### Task objective
From the data that follows, print exactly the lines starting at the one containing "zip(*points))), Vector(map(max, zip(*points)))" and ending at the one containing "imported = [obj"; include both of them and nothing more.

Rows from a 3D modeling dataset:
--- --- ---

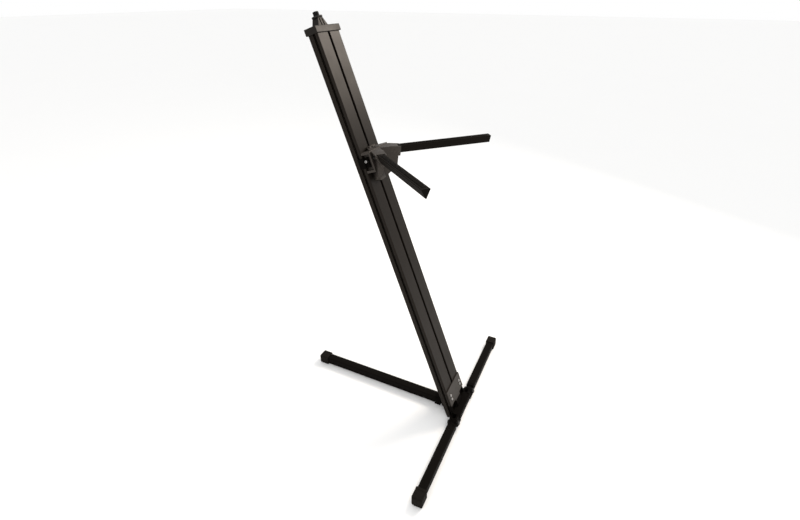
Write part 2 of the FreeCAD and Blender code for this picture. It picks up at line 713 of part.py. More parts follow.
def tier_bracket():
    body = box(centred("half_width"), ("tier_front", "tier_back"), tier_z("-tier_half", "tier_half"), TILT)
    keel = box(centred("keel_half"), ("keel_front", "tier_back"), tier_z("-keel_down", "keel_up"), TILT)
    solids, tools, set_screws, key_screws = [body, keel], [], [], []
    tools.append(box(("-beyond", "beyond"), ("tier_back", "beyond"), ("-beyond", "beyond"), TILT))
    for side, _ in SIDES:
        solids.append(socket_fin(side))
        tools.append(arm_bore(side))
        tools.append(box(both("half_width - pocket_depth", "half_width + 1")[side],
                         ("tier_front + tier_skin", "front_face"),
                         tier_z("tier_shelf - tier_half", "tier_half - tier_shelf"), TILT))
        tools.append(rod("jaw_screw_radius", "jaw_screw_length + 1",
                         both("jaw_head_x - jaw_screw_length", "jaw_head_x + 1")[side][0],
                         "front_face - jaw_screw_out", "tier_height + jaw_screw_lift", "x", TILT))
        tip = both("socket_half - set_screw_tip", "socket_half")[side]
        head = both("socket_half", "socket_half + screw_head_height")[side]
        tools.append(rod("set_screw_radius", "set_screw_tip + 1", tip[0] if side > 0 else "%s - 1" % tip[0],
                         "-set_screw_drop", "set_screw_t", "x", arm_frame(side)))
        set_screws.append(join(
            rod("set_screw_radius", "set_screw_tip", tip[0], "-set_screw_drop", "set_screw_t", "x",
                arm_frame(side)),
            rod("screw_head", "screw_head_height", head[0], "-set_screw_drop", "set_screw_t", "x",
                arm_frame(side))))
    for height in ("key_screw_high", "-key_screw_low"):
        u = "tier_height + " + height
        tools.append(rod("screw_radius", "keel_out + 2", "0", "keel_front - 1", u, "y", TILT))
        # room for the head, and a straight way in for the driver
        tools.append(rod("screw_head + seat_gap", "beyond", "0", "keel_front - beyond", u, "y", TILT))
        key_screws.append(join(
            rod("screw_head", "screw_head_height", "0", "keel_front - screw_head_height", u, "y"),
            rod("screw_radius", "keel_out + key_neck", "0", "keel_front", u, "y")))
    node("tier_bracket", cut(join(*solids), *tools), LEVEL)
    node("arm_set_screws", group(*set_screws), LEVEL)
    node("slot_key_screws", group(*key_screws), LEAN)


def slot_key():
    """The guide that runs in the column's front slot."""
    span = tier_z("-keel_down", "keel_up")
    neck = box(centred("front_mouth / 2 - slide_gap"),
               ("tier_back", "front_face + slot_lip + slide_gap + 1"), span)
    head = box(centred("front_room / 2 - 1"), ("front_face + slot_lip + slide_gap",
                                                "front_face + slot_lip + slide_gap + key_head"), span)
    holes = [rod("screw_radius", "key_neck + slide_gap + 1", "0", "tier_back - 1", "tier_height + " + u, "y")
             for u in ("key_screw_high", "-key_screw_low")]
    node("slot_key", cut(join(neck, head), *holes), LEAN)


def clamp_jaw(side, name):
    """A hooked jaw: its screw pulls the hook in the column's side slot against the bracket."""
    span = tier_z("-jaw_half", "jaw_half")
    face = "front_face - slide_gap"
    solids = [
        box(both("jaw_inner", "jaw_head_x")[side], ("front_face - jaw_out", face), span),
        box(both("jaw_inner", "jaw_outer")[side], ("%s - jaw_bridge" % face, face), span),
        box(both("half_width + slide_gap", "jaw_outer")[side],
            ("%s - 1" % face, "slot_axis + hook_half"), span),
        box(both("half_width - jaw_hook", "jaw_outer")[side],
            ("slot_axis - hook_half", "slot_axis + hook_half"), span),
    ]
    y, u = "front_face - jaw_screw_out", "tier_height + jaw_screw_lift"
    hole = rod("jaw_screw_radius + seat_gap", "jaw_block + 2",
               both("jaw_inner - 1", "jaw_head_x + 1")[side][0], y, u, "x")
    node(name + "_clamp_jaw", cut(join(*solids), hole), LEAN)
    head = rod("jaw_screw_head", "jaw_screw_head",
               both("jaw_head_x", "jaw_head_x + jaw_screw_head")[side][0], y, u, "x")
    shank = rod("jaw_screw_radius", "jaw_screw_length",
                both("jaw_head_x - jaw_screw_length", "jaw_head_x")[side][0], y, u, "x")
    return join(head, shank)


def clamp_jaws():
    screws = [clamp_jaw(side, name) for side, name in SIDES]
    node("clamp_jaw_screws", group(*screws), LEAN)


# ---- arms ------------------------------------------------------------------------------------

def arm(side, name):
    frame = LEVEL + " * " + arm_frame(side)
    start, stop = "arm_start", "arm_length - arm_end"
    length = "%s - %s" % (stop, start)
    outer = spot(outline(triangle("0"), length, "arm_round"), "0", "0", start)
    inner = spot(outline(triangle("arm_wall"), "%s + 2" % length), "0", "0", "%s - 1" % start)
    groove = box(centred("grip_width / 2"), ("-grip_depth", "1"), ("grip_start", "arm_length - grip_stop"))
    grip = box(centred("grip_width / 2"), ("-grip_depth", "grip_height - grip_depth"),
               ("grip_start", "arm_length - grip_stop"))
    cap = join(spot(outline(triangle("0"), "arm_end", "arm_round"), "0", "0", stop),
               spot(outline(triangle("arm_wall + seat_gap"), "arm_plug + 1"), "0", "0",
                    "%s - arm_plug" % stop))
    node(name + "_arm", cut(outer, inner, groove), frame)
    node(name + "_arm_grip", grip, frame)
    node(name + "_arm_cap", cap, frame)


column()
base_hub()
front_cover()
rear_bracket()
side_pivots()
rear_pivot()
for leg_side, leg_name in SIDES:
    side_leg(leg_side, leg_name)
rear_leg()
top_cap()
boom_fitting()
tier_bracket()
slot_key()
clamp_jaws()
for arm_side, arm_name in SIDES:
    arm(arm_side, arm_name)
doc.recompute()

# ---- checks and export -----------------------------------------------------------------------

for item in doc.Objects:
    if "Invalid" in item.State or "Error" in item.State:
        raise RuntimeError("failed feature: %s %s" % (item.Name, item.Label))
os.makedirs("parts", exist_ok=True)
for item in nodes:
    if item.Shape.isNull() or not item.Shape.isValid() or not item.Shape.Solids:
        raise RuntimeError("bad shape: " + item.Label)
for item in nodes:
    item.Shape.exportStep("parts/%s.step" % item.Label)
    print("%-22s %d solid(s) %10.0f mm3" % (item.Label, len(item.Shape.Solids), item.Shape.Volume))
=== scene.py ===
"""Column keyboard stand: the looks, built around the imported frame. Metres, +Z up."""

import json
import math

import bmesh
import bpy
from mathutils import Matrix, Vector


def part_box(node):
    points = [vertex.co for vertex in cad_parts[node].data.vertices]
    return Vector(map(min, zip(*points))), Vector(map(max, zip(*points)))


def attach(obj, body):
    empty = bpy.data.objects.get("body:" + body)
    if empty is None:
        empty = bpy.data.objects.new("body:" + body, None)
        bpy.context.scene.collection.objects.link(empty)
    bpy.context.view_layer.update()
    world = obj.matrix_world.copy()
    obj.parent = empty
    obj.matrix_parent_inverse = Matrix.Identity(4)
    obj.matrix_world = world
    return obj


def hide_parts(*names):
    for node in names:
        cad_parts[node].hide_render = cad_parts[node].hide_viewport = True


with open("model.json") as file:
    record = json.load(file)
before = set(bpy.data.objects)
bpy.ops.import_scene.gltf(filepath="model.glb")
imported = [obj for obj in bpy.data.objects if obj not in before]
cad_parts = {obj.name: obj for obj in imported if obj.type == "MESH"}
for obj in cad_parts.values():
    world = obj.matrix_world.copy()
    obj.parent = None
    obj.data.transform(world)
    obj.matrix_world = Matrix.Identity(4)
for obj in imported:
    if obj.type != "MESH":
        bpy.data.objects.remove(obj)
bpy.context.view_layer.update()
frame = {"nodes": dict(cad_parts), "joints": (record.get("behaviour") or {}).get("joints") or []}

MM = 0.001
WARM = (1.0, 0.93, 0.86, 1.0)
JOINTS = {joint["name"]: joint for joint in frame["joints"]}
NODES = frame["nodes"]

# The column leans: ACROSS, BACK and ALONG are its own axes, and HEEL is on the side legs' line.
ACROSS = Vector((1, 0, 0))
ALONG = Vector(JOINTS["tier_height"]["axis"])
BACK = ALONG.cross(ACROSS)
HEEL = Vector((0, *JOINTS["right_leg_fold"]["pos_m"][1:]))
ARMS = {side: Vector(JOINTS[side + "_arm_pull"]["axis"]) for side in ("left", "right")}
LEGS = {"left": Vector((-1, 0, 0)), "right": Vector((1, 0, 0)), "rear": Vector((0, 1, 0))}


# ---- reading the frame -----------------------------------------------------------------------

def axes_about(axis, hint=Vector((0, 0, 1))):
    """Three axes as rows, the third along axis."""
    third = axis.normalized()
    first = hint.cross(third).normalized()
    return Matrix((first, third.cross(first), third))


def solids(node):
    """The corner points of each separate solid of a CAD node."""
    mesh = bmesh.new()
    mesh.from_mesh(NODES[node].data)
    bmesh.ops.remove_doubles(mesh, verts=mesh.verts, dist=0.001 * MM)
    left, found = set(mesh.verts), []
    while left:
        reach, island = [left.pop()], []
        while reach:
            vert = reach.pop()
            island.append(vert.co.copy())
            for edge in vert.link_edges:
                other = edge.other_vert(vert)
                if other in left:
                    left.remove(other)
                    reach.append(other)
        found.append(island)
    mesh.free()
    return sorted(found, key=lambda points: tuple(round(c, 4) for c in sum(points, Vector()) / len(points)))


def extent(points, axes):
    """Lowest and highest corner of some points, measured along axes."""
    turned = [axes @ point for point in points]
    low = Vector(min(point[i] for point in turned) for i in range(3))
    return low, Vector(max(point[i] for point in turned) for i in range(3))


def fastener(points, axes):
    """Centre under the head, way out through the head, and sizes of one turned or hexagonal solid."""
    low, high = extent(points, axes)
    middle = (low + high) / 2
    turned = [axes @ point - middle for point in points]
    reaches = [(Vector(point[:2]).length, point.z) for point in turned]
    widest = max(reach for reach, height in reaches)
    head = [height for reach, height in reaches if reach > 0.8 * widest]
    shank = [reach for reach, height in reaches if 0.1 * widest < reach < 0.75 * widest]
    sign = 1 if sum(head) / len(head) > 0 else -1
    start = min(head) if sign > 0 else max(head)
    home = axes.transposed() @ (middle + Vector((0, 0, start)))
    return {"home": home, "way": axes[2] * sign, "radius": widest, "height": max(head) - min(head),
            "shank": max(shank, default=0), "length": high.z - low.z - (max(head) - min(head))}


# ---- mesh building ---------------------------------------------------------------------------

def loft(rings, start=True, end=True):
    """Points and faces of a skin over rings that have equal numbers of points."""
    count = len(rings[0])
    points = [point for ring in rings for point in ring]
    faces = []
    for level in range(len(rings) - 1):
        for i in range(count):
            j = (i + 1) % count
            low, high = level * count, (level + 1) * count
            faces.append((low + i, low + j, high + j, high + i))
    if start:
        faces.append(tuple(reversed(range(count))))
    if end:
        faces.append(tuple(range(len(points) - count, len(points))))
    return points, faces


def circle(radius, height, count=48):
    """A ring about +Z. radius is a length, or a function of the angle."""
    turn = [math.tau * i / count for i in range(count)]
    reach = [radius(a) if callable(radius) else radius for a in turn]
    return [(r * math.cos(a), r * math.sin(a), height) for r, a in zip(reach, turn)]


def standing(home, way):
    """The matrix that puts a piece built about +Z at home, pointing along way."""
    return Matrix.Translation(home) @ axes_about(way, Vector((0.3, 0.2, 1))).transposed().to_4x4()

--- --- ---

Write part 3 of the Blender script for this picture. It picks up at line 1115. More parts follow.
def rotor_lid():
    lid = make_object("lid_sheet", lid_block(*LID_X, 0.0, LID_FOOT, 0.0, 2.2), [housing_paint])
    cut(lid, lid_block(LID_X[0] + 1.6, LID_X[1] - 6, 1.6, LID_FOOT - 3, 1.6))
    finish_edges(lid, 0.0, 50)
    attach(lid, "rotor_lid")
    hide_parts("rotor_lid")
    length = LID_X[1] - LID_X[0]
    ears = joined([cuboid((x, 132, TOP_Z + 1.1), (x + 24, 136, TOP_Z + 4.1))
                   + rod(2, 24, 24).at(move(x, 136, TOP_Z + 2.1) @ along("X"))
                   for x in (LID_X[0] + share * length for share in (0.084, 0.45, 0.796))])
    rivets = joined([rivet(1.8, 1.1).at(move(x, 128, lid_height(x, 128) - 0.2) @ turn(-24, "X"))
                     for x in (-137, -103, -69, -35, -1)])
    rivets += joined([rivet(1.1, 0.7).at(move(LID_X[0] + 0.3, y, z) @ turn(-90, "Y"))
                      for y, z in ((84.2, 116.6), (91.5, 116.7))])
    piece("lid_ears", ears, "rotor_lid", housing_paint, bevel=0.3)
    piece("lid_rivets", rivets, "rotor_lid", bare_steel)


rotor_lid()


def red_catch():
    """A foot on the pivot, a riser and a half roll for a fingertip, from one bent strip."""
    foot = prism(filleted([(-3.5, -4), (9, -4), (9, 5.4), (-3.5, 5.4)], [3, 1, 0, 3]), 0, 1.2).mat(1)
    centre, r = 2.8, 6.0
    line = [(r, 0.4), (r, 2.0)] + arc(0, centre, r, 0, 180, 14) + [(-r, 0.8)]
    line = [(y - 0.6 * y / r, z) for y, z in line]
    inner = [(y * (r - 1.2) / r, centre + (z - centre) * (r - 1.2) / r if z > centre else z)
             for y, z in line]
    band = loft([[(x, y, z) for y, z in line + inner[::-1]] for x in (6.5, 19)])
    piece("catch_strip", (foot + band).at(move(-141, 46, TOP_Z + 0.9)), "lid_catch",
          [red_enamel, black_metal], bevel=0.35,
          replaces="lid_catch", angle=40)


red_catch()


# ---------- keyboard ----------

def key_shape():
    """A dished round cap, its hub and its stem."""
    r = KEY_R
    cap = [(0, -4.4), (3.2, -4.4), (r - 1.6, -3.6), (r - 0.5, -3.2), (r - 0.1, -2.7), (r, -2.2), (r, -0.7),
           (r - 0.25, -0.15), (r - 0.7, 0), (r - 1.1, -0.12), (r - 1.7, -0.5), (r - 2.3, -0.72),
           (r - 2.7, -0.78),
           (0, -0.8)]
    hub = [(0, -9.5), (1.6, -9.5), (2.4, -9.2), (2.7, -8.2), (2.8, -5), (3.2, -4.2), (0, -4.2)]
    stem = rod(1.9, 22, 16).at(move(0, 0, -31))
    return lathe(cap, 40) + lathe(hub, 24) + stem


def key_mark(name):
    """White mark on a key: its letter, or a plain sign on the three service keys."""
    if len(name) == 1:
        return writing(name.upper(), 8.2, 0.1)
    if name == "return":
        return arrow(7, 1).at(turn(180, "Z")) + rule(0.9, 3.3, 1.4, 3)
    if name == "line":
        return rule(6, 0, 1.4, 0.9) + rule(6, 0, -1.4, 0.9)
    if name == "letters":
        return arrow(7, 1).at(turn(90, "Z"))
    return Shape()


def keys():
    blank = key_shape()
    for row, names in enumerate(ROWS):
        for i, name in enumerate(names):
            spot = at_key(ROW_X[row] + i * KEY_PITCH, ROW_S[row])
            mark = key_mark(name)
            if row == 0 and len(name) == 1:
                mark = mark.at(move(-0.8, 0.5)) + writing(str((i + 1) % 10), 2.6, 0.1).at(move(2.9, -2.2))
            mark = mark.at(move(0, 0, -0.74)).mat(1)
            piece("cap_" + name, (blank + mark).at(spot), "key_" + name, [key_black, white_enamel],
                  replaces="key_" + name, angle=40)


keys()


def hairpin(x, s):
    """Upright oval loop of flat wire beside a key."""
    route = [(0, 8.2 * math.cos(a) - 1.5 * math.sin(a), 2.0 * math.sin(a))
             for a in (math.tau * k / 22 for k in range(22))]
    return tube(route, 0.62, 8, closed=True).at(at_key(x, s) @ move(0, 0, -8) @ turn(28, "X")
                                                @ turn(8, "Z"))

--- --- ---

### Exercise answer
    return Vector(map(min, zip(*points))), Vector(map(max, zip(*points)))


def attach(obj, body):
    empty = bpy.data.objects.get("body:" + body)
    if empty is None:
        empty = bpy.data.objects.new("body:" + body, None)
        bpy.context.scene.collection.objects.link(empty)
    bpy.context.view_layer.update()
    world = obj.matrix_world.copy()
    obj.parent = empty
    obj.matrix_parent_inverse = Matrix.Identity(4)
    obj.matrix_world = world
    return obj


def hide_parts(*names):
    for node in names:
        cad_parts[node].hide_render = cad_parts[node].hide_viewport = True


with open("model.json") as file:
    record = json.load(file)
before = set(bpy.data.objects)
bpy.ops.import_scene.gltf(filepath="model.glb")
imported = [obj for obj in bpy.data.objects if obj not in before]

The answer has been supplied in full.